Archive for October, 2009

Sunlit Surf-Lana’i Lookout

Wednesday, October 21st, 2009

seascapeSunlit Surf-Lana’i Lookout 28 x 32″  Oil on Linen

Other than some minor adjustments, I consider this painting  finished. Now is the time where I move on to another painting and get this off my mind.  I love this point, because ironically, that  helps me come back to this piece with a fresh, objective eye after some time has passed, to see if it’s really finished.

I make that judgement based on a couple of factors. Going back to my original intentions, that sense of weight, power, and energy are as close to what I’m after as I think I can manage.  I’ve made some changes from the sketches; choosing to keep larger areas in shadow, shaping the rocks differently than I planned.  The main thing is that the eye moves through the composition as I wished it to, and the handling of the paint seems to me to be energetic and varied, without arresting the movement of the water more than necessary. I remember while doing the plain air sketch that there was a sense of the water actually “galloping” forward,  and I’ve tried to capture some of that.

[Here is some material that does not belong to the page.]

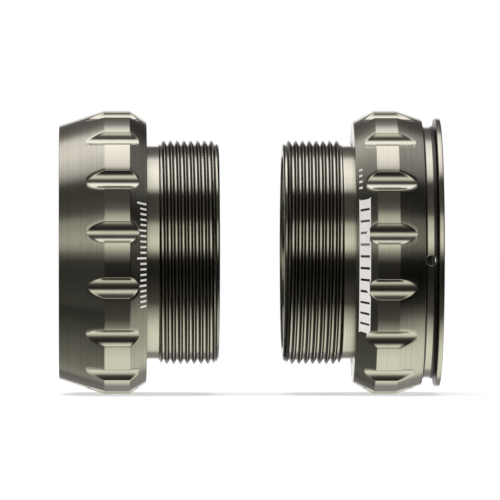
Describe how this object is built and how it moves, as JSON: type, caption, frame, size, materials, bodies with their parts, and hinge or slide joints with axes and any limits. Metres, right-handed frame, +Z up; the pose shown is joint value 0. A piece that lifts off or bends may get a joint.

While I move on to the next painting, I may come back to build some of the impasto areas more heavily after some drying, and possibly a warm glaze over the rocks in sunlight.

I always seem to hold out the great hope that “this time, I’ll really get it.”  ”It”, for me, is the sense of creating a convincing, shimmering reality, all the while keeping the viewer fully aware that this is “only made out of paint.”  It’s the duality that one gets with good impressionism…it’s the absolute look of the thing being painted, and the paint itself, and you can’t decide where the thing ends and the paint begins…the awareness of both are simultaneously present.

I’m not there yet, but trying.

Barclay Easel Restoration II

Wednesday, October 7th, 2009

easel
I managed to get a couple hours of work done over the weekend on stripping the old paint, plus a chat with a friend who refinishes old pieces on a professional basis.  I think I’ m on the right track, and I’m looking forward to getting a bit more time in removing the last of the old finish.  It’s come a long ways.

The next step, after I finish the stripping, is to wet the wood down and steel wool the entire piece after sun drying it briefly.  Then will come the finish, which I  think will be simple warmed linseed oil followed by a light wax.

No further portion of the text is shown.